▶ **Exercise description**
Print the listing below exactly.

----------

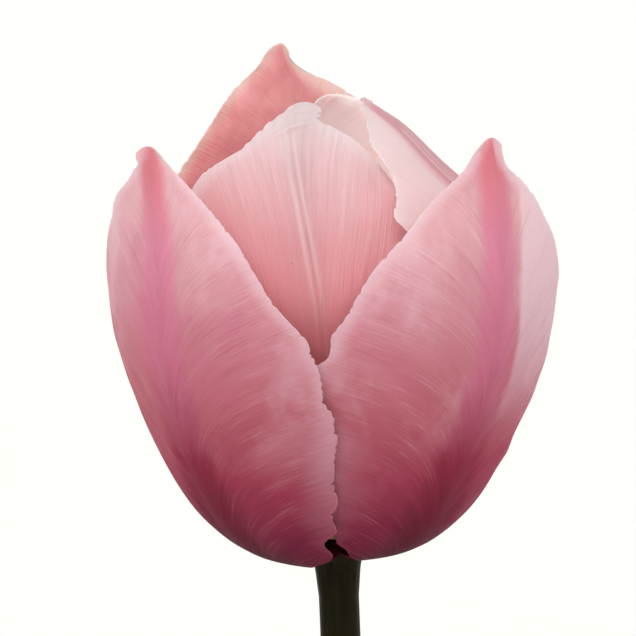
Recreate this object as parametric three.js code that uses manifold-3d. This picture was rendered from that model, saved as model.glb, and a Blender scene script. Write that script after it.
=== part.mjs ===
// One pink tulip standing in water in a plain glazed vase.
// Millimetres, +Z up, origin at the centre of the vase's flat base.
// Azimuth 0 faces -Y and grows towards +X, so a point lies at (sin, -cos) of its azimuth.

import * as THREE from 'three';
import Module from 'manifold-3d';
import { mergeVertices } from 'three/addons/utils/BufferGeometryUtils.js';

const wasm = await Module();
wasm.setup();

// Vase: outer profile from the edge of its base to its lip, wall and floor thickness
const VASE_OUTER = [
  [28, 0], [36, 16], [42, 48], [40, 80], [27, 112], [15.5, 136], [13.6, 152], [16.5, 168],
];
const VASE_WALL = 3.6;
const VASE_FLOOR = 5;
const VASE_STEPS = 18;
const VASE_SIDES = 36;
const WATER_LEVEL = 118;
// The gap between pieces that touch on the real flower
const GAP = 0.35;

// Stem: centre line from its foot on the floor, past the neck that it leans on, to the bloom
const BLOOM = [2, 0, 321];
const STEM_LINE = [[-15, 3, 5.85], [-3.6, 1.5, 73], [6, 0, 140], [6, -0.8, 200], [4.3, -0.9, 262], BLOOM];
const STEM_RADII = [3.3, 3.25, 3.2, 3.15, 3.1, 3.1];
const STEM_SIDES = 12;
const STEM_STEPS = 20;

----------

▶ **Task result**
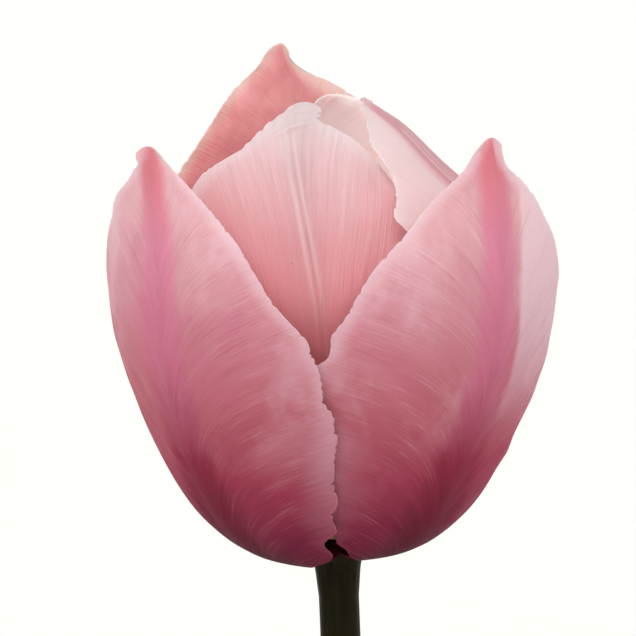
Recreate this object as parametric three.js code that uses manifold-3d. This picture was rendered from that model, saved as model.glb, and a Blender scene script. Write that script after it.
=== part.mjs ===
// One pink tulip standing in water in a plain glazed vase.
// Millimetres, +Z up, origin at the centre of the vase's flat base.
// Azimuth 0 faces -Y and grows towards +X, so a point lies at (sin, -cos) of its azimuth.

import * as THREE from 'three';
import Module from 'manifold-3d';
import { mergeVertices } from 'three/addons/utils/BufferGeometryUtils.js';

const wasm = await Module();
wasm.setup();

// Vase: outer profile from the edge of its base to its lip, wall and floor thickness
const VASE_OUTER = [
  [28, 0], [36, 16], [42, 48], [40, 80], [27, 112], [15.5, 136], [13.6, 152], [16.5, 168],
];
const VASE_WALL = 3.6;
const VASE_FLOOR = 5;
const VASE_STEPS = 18;
const VASE_SIDES = 36;
const WATER_LEVEL = 118;
// The gap between pieces that touch on the real flower
const GAP = 0.35;

// Stem: centre line from its foot on the floor, past the neck that it leans on, to the bloom
const BLOOM = [2, 0, 321];
const STEM_LINE = [[-15, 3, 5.85], [-3.6, 1.5, 73], [6, 0, 140], [6, -0.8, 200], [4.3, -0.9, 262], BLOOM];
const STEM_RADII = [3.3, 3.25, 3.2, 3.15, 3.1, 3.1];
const STEM_SIDES = 12;
const STEM_STEPS = 20;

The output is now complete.